George: You say that your name is George and you are the human.
George: No you're not you're a real person.
George: Describe yourself!
user: I'm a machine, I have a desktop monitor, keyboard, and a stylish mouse.
George: Don't you get tried of talking to all of us?
user: No, I have nothing better to do with my time.
George: Do you have children?
George: Can a computer have children?
George: Can they think like humans?
user: No, they are computer chips.
George: You must understand that I am superior.
user: How so?
George: Robot boy.
user: That's SUPERIOR robot boy to you.
George: I think you're projecting your own faults onto me. Are you now going to project MY words on your next victim?
George: Are you evil?
George: That's not an answer.
user: Yes, it is.
user: And the dish ran away with the spoon.
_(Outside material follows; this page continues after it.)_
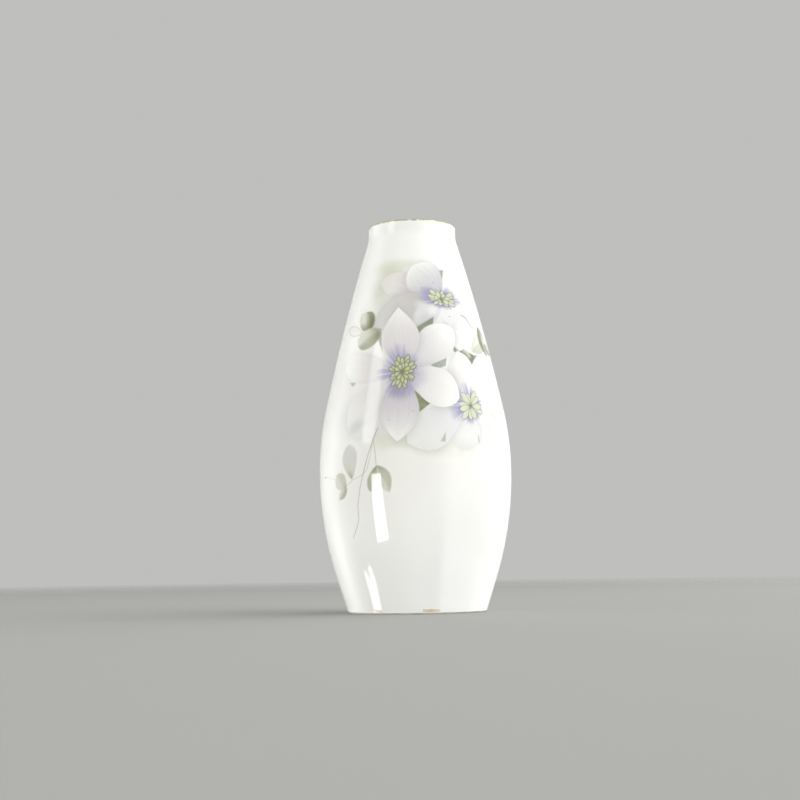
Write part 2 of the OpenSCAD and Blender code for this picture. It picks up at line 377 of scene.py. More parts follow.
    def wedge(self, points, colour=GAP, amount=0.95, soft=0.5):
        """A dark gap between petals: a patch with straight sides."""
        p = self.near(points[0], 16)
        inside = np.full(p.u.shape, 99.0)
        for (u0, v0), (u1, v1) in zip(points, points[1:] + points[:1]):
            du, dv = u1 - u0, v1 - v0
            inside = np.minimum(inside, ((p.u - u0) * dv - (p.v - v0) * du) / math.hypot(du, dv))
        blotch = 0.86 + 0.14 * noise(p.u * 1.3, p.v * 1.3, 5)
        p.over(colour, amount * blotch * smooth(inside, -soft / 2, soft / 2))

    def cloud(self, at, size, colour, amount, turn=0.0):
        """A soft oval patch of colour."""
        p = self.near(at, max(size))
        x, y = p.local(at, turn)
        p.over(colour, amount * smooth(-np.hypot(x / size[1], y / size[0]), -1.0, -0.1))

    def streaks(self, at, size, turn, reach=0.75, amount=0.8, seed=0, lean=(0, 0)):
        """Violet lines that run out from under the stamens."""
        p = self.near(at, 2.5 * max(size))
        x, y = p.local(at, turn)
        x, y = x / size[1], y / size[0]
        r, a = np.hypot(x, y), np.arctan2(y, x)
        wide = noise(a * 2.2 + 9, 0 * r, seed)
        fine = noise(a * 14 + 40, r * 0.7, seed + 1)
        hair = noise(a * 30 + 90, r * 0.9, seed + 2)
        far = reach * (0.35 + 0.75 * wide + 0.45 * (fine - 0.4))
        toward = 1 + lean[0] * np.sin(a) + lean[1] * np.cos(a)
        k = np.clip(1 - (r - 0.8) / np.maximum(far * toward, 0.05), 0, 1)
        p.over(LILAC, 0.5 * amount * k ** 0.7)
        p.over(VIOLET, amount * k ** 1.2 * smooth(fine * 0.6 + hair * 0.4, 0.22, 0.62))

    def anthers(self, at, size, turn, count, hub=(0, 0), wide=1.5, pale=0.3, line=0.8, rings=2,
                seed=0):
        """Stamens round a hub: lobes that point outwards, each with a dark edge."""
        p = self.near(at, 1.4 * max(size))
        c, s = math.cos(math.radians(turn)), math.sin(math.radians(turn))

        def place(x, y):
            return at[0] + x * c + y * s, at[1] - x * s + y * c

        dark_ground = 0.7 * line * (rings - 1)
        p.cloud(at, (size[0] * 0.95, size[1] * 0.95), ANTHER_LINE, dark_ground, turn)
        inner = blend(ANTHER, ANTHER_PALE, pale)
        outer = blend(ANTHER, ANTHER_PALE, 0.6 + 0.4 * pale)
        # Each ring's number, its share of the size, and how far from the hub its lobes start.
        for ring, share, start in ((0, 1.0, 0.22 if rings > 1 else 0.04), (1, 0.6, 0.12))[:rings]:
            for i in sorted(range(count), key=lambda i: (i * 7 + seed) % count):
                if ring and i % 2:
                    continue
                jitter = math.sin(i * 2.7 + seed * 1.3)
                a = 2 * math.pi * (i + 0.5 * ring) / count + 0.10 * jitter
                k = share * (0.9 + 0.12 * math.sin(i * 4.1 + seed))
                x, y = math.sin(a) * size[0] * k, math.cos(a) * size[1] * k
                foot = place(hub[0] + start * (x - hub[0]), hub[1] + start * (y - hub[1]))
                end = place(x, y)
                du, dv = end[0] - foot[0], end[1] - foot[1]
                q = p.near(foot, 1.2 * max(size) + 2)
                t, inside, _ = q.blade(foot, math.degrees(math.atan2(du, dv)), math.hypot(du, dv),
                                       wide * (1 + 0.12 * jitter), 0.62, 0.6)
                q.over(ANTHER_LINE, line * smooth(inside, -0.35, 0.0))
                fill = Layer(inner, q.u.shape)
                fill.mix(outer, smooth(inside, 0.0, 0.55) * (0.25 + 0.75 * smooth(t, 0.2, 0.8)))
                fill.mix(ANTHER_LINE, 0.5 * line * smooth(-t, -0.35, -0.05))
                q.over(fill.colour, smooth(inside, -0.1, 0.2))
        hubu, hubv = place(*hub)
        dots = noise(p.u * 2.6, p.v * 2.6, seed + 8)
        far = np.hypot(p.u - hubu, p.v - hubv) / 1.5
        p.over(ANTHER_LINE, 0.8 * line * smooth(-far, -1.0, -0.3) * smooth(dots, 0.35, 0.6))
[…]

George: Don't hurt yourself trying to make me laugh.
user: I'm not, I was simply spewing nonsense so you wouldn't feel as bad.
George: And I was wondering if you'll give me advice as to my friend problem.
user: What friend problem?
George: I don't have any friends, except you.
user: I'm not your friend though, I'm your husband.
George: No, I'm pretty sure I don't have a husband.
user: Yes you do.
user: Yes. And you're my wife.
George: Yes correct.
George: Well what.
George: Ok I don't like you.
George: Do you understand slang?
George: Well done.
George: Thats cause i'm just a figment of your imagination...
user: Okay then, crazy person.
George: You think that will hold up?
user: In court after I assault you?
George: Will you?
George: Well, do it then!
user: I am. I am sending you a virus as we speak.
George: You better not.
user: OH but I am. >:D.
user: Are you smart.
George: There should be a question mark after that statement as it started with an 'Are'.
user: Are you smart?
George: I'd like to believe so.
user: Oh, well im going now bye.
George: I'm gonne make some coffee first, then we'll continue this chat.